Actually, this was the case more or less for the famous "Keep Calm and Carry On" poster. It's a simple five-word phrase created in 1939 that lay dormant for decades before exploding into mainstream media.

Immediacy premium

Still in the realm of peculiarity, isn't it irrational that a book costs $17 and contains five years of research, 18 months of writing, and countless revisions, only takes me about eight hours to read?

Meanwhile, a meal at a nice restaurant costs $50, took 30 minutes to prepare, and I consume it in 15 minutes.

Why don't I blink at the meal's price (I do, sometimes) but deliberate with the book?

Part of this is tangibility. The meal is immediate, sensory, ephemeral, I can't resell it or lend it to a friend. The book persists, which makes it seem less urgent or exclusive.

There's something else at play too, unconsciously anchoring value to consumption time rather than creation time. A movie ticket which can costs $15 for two hours can seem reasonable. Same $15 for a three-minute song feels super absurd, even when the song might have taken longer to produce than any individual scene in the film.

If invisible labor is undervalued, what would it mean to intentionally price or present work in ways that make the effort visible rather than invisible?

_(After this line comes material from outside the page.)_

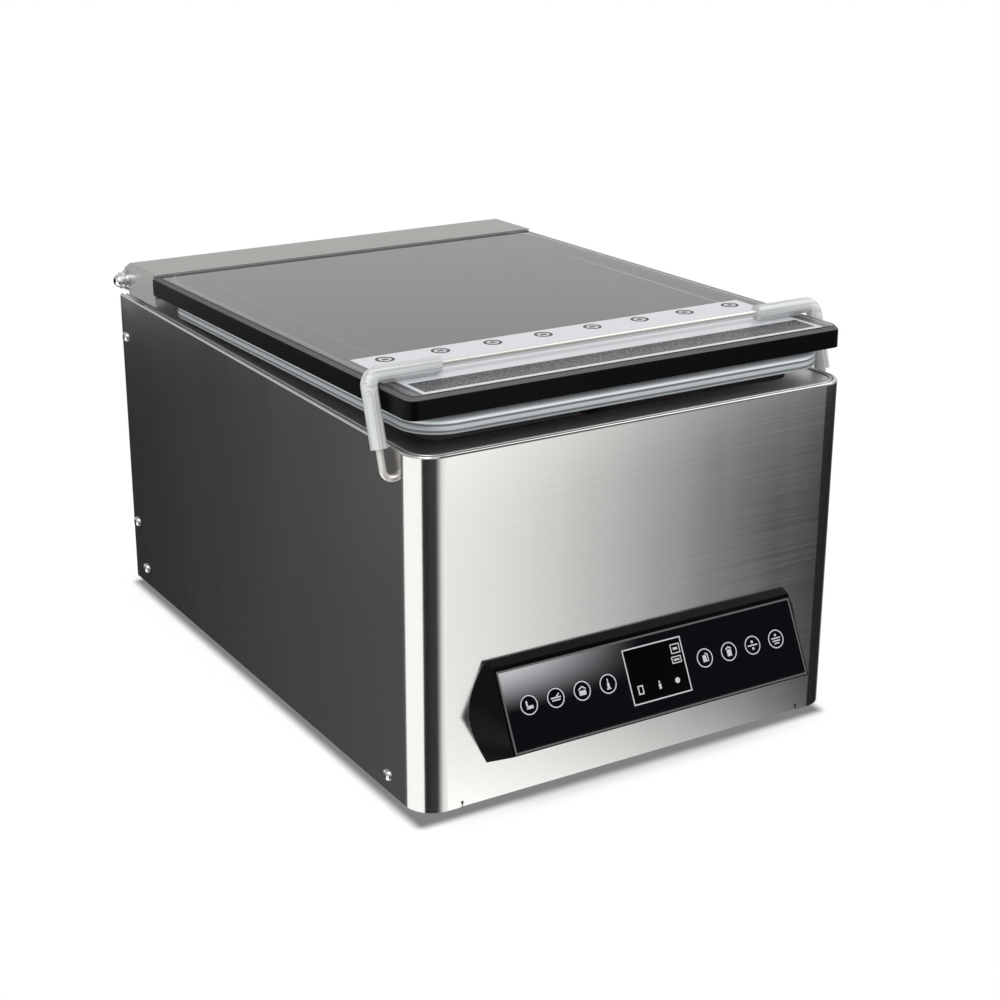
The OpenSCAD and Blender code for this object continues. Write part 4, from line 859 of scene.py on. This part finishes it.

I'd slide toward a "proof of work" model, which is basically the price reflects the years of expertise poured into the seconds of output, rather than the clock on the wall.

​In some ways, blockchain technology is already helping via creating an immutable record of provenance, however it's not yet to the extent of overturning our deep-seated habit of pricing goods by arbitrary market conventions.